### Direction
Copy all of the material below exactly.

━━ The records ━━

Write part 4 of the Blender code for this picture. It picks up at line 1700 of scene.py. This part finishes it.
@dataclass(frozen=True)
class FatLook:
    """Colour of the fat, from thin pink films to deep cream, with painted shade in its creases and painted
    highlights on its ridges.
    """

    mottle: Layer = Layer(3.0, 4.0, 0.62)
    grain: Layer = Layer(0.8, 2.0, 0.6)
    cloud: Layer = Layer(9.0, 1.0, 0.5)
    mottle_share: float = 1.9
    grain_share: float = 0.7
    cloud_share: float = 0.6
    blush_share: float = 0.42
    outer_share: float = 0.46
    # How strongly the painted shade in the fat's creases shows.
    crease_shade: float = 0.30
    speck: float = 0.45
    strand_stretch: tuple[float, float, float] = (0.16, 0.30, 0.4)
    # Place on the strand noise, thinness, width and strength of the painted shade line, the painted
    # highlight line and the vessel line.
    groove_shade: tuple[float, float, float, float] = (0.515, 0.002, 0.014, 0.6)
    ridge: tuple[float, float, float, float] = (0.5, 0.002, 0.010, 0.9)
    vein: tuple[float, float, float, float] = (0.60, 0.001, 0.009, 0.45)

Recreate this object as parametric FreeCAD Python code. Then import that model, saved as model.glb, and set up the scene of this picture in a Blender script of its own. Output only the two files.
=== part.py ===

━━━

### Final answer
Write part 4 of the Blender code for this picture. It picks up at line 1700 of scene.py. This part finishes it.
@dataclass(frozen=True)
class FatLook:
    """Colour of the fat, from thin pink films to deep cream, with painted shade in its creases and painted
    highlights on its ridges.
    """

    mottle: Layer = Layer(3.0, 4.0, 0.62)
    grain: Layer = Layer(0.8, 2.0, 0.6)
    cloud: Layer = Layer(9.0, 1.0, 0.5)
    mottle_share: float = 1.9
    grain_share: float = 0.7
    cloud_share: float = 0.6
    blush_share: float = 0.42
    outer_share: float = 0.46
    # How strongly the painted shade in the fat's creases shows.
    crease_shade: float = 0.30
    speck: float = 0.45
    strand_stretch: tuple[float, float, float] = (0.16, 0.30, 0.4)
    # Place on the strand noise, thinness, width and strength of the painted shade line, the painted
    # highlight line and the vessel line.
    groove_shade: tuple[float, float, float, float] = (0.515, 0.002, 0.014, 0.6)
    ridge: tuple[float, float, float, float] = (0.5, 0.002, 0.010, 0.9)
    vein: tuple[float, float, float, float] = (0.60, 0.001, 0.009, 0.45)

Recreate this object as parametric FreeCAD Python code. Then import that model, saved as model.glb, and set up the scene of this picture in a Blender script of its own. Output only the two files.
=== part.py ===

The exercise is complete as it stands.